* REQUIRED WORK *
Nothing should be output except the lines from the one containing "Write part 4" through the one containing "PANEL_PLACE_Y, PANEL_PLACE_Z, PANEL_X", both ends included, each repeated exactly.
********************
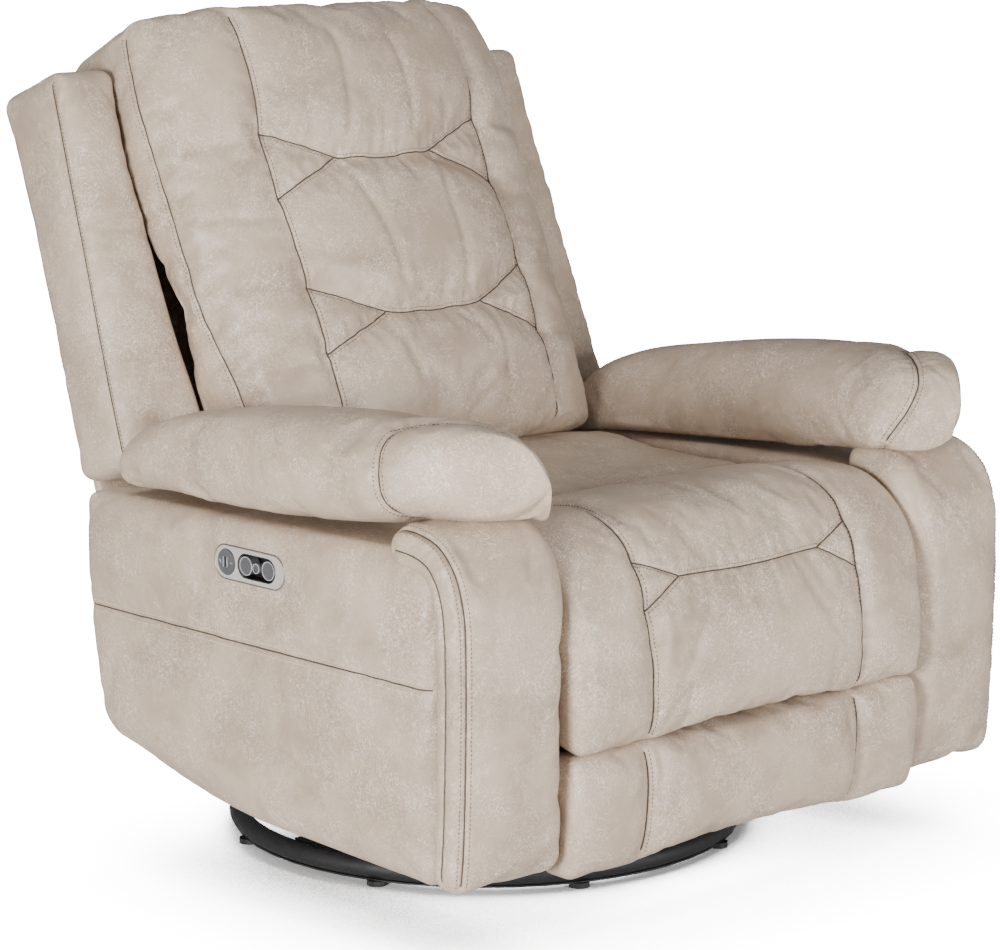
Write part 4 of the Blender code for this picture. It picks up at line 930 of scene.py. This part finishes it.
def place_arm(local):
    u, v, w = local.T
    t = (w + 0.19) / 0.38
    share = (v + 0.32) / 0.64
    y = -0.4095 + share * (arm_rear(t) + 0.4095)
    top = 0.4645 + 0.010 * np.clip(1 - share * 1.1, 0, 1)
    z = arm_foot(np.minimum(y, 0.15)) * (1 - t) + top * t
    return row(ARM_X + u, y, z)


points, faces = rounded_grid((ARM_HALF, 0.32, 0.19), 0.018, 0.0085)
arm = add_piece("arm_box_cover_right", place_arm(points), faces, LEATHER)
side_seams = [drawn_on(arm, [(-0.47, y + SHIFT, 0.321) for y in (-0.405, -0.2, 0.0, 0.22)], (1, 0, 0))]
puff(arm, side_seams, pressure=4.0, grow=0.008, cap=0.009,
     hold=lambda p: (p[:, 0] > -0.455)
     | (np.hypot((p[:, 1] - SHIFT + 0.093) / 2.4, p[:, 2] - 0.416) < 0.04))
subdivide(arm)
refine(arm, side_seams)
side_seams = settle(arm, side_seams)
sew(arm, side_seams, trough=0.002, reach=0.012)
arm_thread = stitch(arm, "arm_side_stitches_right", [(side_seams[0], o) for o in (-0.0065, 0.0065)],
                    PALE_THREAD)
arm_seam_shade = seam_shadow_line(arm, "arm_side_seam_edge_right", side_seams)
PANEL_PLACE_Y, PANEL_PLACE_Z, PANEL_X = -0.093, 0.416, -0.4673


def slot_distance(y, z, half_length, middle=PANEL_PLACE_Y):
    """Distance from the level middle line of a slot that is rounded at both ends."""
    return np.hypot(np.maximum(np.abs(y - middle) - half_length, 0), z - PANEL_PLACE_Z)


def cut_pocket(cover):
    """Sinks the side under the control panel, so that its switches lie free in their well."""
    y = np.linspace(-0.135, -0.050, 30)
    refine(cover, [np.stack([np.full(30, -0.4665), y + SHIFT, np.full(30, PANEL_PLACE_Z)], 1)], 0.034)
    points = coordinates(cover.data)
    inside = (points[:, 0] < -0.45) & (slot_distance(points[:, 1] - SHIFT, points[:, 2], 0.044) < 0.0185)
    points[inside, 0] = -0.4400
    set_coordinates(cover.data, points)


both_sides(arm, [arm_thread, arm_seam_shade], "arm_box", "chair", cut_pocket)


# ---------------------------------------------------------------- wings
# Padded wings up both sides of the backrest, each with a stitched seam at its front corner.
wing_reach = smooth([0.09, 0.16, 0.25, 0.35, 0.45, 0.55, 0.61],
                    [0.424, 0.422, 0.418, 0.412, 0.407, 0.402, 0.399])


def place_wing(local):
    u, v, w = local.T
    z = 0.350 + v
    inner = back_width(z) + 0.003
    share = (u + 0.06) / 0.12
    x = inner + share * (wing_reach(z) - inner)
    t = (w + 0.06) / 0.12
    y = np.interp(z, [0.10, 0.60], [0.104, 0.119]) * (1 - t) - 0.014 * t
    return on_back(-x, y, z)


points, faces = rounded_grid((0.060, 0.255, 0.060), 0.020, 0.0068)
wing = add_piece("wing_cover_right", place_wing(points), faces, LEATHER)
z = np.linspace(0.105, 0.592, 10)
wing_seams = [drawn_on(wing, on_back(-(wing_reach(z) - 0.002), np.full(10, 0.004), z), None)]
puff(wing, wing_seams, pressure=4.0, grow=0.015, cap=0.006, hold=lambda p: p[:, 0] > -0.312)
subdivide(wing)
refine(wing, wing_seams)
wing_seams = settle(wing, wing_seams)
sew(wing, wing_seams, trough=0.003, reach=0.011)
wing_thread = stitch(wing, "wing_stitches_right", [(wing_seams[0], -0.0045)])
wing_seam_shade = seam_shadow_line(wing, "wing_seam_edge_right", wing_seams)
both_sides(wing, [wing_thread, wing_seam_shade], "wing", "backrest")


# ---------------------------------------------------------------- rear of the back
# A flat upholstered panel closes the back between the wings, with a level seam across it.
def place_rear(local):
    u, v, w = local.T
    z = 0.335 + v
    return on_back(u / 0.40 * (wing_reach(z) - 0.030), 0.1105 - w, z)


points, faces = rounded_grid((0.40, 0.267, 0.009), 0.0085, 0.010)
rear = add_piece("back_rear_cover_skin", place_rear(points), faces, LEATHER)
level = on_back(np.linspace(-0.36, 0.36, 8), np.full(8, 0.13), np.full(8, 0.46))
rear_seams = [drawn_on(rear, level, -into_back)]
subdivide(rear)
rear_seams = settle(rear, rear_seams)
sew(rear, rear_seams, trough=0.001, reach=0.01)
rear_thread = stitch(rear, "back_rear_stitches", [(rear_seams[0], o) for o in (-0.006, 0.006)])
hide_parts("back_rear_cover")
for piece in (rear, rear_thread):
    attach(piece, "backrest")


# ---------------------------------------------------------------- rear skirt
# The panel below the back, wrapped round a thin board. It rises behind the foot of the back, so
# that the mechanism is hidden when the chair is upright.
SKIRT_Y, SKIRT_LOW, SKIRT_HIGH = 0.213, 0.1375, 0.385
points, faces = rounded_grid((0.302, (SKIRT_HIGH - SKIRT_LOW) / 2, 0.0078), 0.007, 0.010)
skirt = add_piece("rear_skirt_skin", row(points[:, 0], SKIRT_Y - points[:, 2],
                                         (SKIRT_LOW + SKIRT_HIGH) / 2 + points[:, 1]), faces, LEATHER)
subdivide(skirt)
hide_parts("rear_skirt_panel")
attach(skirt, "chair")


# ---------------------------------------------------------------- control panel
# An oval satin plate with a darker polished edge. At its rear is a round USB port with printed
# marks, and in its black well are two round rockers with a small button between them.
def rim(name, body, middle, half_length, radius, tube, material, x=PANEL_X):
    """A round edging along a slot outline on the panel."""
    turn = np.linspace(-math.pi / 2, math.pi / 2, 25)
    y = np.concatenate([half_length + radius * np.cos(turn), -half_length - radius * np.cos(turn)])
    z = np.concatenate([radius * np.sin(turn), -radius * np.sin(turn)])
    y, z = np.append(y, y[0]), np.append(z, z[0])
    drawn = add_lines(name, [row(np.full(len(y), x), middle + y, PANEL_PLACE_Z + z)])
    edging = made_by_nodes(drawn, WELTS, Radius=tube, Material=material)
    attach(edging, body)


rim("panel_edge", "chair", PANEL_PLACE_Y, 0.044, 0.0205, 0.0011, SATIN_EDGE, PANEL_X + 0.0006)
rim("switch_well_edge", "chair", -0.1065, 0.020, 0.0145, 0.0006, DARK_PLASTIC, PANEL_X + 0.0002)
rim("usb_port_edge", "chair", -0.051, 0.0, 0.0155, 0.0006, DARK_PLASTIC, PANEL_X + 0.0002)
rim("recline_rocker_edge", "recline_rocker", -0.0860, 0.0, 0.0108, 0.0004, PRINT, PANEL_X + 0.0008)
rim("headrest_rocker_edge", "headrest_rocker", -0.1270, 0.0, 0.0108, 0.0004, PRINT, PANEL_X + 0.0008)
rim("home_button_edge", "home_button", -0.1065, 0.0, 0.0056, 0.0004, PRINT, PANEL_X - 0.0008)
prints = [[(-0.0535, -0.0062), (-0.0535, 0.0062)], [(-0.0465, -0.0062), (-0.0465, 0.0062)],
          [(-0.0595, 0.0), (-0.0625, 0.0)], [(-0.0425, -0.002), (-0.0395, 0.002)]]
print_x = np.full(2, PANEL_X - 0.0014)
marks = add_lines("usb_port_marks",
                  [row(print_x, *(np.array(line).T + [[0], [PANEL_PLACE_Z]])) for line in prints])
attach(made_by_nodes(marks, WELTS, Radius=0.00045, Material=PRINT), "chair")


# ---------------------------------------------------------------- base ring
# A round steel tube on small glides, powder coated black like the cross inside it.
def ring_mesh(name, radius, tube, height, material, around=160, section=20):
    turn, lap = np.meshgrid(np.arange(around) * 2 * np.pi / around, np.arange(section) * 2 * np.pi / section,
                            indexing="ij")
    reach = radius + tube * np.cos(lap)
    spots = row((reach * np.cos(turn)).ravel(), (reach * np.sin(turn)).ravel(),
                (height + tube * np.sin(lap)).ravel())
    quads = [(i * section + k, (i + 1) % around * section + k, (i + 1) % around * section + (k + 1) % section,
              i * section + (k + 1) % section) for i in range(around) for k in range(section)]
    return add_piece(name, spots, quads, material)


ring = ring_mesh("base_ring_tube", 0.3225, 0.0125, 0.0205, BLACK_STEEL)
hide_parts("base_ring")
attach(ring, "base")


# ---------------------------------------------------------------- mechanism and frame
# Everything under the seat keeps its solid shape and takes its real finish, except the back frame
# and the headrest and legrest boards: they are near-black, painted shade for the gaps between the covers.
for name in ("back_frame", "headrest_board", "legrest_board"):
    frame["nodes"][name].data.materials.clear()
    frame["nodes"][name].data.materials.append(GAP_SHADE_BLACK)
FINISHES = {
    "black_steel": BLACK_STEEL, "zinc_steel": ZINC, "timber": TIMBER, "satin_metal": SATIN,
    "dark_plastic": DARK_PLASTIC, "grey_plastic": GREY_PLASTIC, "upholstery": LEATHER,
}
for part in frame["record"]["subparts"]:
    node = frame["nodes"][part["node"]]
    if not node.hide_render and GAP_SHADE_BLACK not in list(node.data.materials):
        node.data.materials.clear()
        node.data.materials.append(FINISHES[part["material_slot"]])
********************
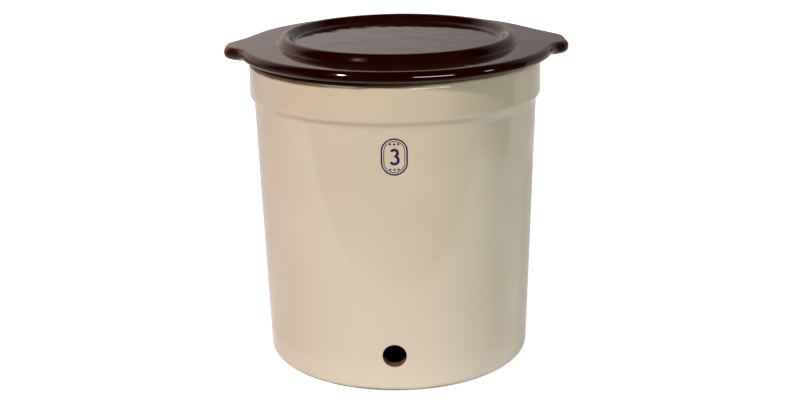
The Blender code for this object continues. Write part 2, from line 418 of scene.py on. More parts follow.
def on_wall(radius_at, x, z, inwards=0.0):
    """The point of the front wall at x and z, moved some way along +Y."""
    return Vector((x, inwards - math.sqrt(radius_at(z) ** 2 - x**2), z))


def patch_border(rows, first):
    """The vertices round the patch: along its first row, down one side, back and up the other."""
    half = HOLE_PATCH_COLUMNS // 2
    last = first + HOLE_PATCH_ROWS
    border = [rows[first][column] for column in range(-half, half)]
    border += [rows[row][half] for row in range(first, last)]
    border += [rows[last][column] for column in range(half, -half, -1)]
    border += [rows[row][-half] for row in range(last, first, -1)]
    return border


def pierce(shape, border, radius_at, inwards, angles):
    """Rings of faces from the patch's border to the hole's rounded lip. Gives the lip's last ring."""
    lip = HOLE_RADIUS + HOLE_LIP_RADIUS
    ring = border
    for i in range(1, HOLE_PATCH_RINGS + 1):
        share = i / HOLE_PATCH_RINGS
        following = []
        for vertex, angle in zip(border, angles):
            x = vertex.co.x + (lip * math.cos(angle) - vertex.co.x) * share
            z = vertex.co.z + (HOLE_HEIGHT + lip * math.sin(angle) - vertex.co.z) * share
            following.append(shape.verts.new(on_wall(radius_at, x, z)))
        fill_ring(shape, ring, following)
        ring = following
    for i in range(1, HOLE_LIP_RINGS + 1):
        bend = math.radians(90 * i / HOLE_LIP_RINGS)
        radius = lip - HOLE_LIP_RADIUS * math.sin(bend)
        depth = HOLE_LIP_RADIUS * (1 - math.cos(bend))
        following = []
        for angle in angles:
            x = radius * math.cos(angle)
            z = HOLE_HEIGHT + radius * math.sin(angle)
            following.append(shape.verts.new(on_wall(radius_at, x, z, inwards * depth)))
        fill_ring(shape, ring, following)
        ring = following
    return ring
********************
* EXERCISE OUTPUT *
Write part 4 of the Blender code for this picture. It picks up at line 930 of scene.py. This part finishes it.
def place_arm(local):
    u, v, w = local.T
    t = (w + 0.19) / 0.38
    share = (v + 0.32) / 0.64
    y = -0.4095 + share * (arm_rear(t) + 0.4095)
    top = 0.4645 + 0.010 * np.clip(1 - share * 1.1, 0, 1)
    z = arm_foot(np.minimum(y, 0.15)) * (1 - t) + top * t
    return row(ARM_X + u, y, z)


points, faces = rounded_grid((ARM_HALF, 0.32, 0.19), 0.018, 0.0085)
arm = add_piece("arm_box_cover_right", place_arm(points), faces, LEATHER)
side_seams = [drawn_on(arm, [(-0.47, y + SHIFT, 0.321) for y in (-0.405, -0.2, 0.0, 0.22)], (1, 0, 0))]
puff(arm, side_seams, pressure=4.0, grow=0.008, cap=0.009,
     hold=lambda p: (p[:, 0] > -0.455)
     | (np.hypot((p[:, 1] - SHIFT + 0.093) / 2.4, p[:, 2] - 0.416) < 0.04))
subdivide(arm)
refine(arm, side_seams)
side_seams = settle(arm, side_seams)
sew(arm, side_seams, trough=0.002, reach=0.012)
arm_thread = stitch(arm, "arm_side_stitches_right", [(side_seams[0], o) for o in (-0.0065, 0.0065)],
                    PALE_THREAD)
arm_seam_shade = seam_shadow_line(arm, "arm_side_seam_edge_right", side_seams)
PANEL_PLACE_Y, PANEL_PLACE_Z, PANEL_X = -0.093, 0.416, -0.4673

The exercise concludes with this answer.